Cantores bregas dos anos 70 também foram perseguidos pela censura

Globo On Line

Atualizada em 27/03/2022 às 15h31

Responda rápido: quem teve músicas mais censuradas pela ditadura dos anos 70? Caetano, Gil ou Odair José? A resposta certa é o cantor cafona, autor de hinos bregas como 'Pare de tomar a pílula' e 'Essa noite você vai ser minha'. Mas por quê? Era o que Odair se perguntava até meados dos anos 90, quando foi informado da colocação no ranking histórico pelo professor de História e pesquisador Paulo César de Araújo, 40 anos, que lança este mês no Museu da República o esclarecedor 'Eu não sou cachorro, não'.

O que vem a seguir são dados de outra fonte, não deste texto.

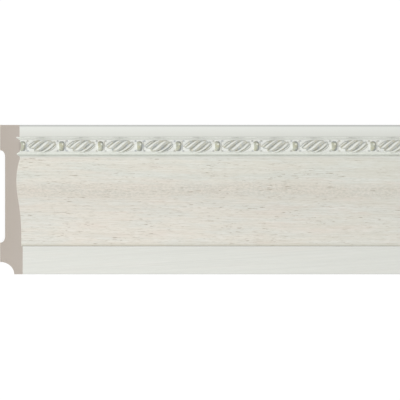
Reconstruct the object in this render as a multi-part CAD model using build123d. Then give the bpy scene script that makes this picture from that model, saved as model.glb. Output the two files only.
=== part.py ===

No livro de quase 400 páginas, Araújo prova que os chamados cantores populares da linhagem de Odair, como Paulo Sérgio, Waldick Soriano, Nelson Ned, Agnaldo Timóteo e outros então tachados de cafonas (o termo 'brega' só surgiu nos anos 80), foram tão contestadores e de esquerda no período da repressão quanto a geração surgida durante os festivais dos anos 60 (Chico Buarque, Caetano, Gil, Geraldo Vandré etc). Vamos aos fatos:

Em 29 de abril de 1973, o diretor do Serviço de Censura de Diversões Públicas da Guanabara justificou a proibição da balada 'Em qualquer lugar', de Odair José, afirmando que o texto da música era 'descritivo de atitudes comportamentais abusivas ao desejo sexual, atentado ao pudor e exaltação do amor livre'. O flagrante, sublinhava o censor, aparecia logo na primeira estrofe: 'Se você quiser/ a gente pode amar/ no meio deste mundo/ em qualquer lugar/ dentro do meu carro/ parado em um jardim/ debaixo do chuveiro.'

Problema semelhante, lembra Araújo, Odair enfrentou em 1974 com 'A primeira noite de um homem', que seria a principal faixa do LP 'Lembranças'. Inspirada no título brasileiro do filme que revelou o ator Dustin Hoffmann, a canção dizia: 'A primeira noite de um homem é uma noite tão confusa/ é uma noite tão estranha/ meu desejo era tanto/ que eu nem sabia por onde começar/ o meu corpo esquentava/ eu tremia/ não conseguia falar'. Encaminhada ao mesmo serviço de censura, a letra foi vetada porque 'como a música é de índole popularesca e seria consumida por público jovem, torna-se mais ainda contra-indicada sua liberação'.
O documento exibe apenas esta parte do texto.